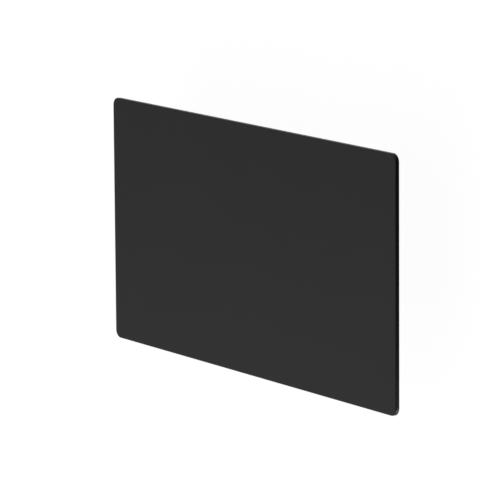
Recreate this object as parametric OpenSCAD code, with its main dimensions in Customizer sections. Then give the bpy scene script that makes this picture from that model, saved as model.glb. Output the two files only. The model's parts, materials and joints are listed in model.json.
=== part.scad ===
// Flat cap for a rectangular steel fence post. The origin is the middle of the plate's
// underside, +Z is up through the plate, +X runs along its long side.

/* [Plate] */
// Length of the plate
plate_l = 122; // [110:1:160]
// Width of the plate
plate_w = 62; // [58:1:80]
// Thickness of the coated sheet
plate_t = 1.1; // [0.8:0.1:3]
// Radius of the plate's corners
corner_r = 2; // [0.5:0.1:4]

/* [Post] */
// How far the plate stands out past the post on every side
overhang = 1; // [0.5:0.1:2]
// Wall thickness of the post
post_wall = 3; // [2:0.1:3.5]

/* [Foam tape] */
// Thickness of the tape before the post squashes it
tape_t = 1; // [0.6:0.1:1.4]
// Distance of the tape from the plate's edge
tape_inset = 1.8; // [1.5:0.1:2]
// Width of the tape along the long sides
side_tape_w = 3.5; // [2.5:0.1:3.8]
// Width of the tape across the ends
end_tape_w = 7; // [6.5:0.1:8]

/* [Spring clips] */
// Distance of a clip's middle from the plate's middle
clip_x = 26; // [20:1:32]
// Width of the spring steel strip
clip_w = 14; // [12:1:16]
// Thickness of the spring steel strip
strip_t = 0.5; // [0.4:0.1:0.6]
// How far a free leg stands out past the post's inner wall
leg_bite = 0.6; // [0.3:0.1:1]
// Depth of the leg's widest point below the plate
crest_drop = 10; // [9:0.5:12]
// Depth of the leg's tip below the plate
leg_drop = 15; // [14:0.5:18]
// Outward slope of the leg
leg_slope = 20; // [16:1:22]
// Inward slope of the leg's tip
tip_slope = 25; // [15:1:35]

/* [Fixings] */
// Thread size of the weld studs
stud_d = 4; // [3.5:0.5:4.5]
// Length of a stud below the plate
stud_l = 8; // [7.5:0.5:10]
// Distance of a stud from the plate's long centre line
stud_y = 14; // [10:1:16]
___
▶ _TASK STATEMENT_:
From the first line above through the line that contains "post_wall = 3; // [2:0.1:3.5]", quote each line exactly. Output nothing more.

▶ _TASK OUTPUT_:
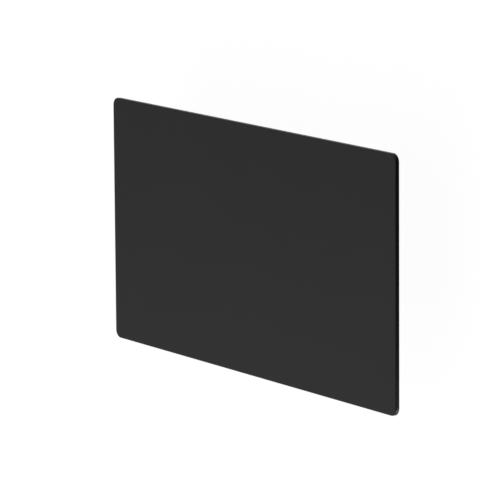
Recreate this object as parametric OpenSCAD code, with its main dimensions in Customizer sections. Then give the bpy scene script that makes this picture from that model, saved as model.glb. Output the two files only. The model's parts, materials and joints are listed in model.json.
=== part.scad ===
// Flat cap for a rectangular steel fence post. The origin is the middle of the plate's
// underside, +Z is up through the plate, +X runs along its long side.

/* [Plate] */
// Length of the plate
plate_l = 122; // [110:1:160]
// Width of the plate
plate_w = 62; // [58:1:80]
// Thickness of the coated sheet
plate_t = 1.1; // [0.8:0.1:3]
// Radius of the plate's corners
corner_r = 2; // [0.5:0.1:4]

/* [Post] */
// How far the plate stands out past the post on every side
overhang = 1; // [0.5:0.1:2]
// Wall thickness of the post
post_wall = 3; // [2:0.1:3.5]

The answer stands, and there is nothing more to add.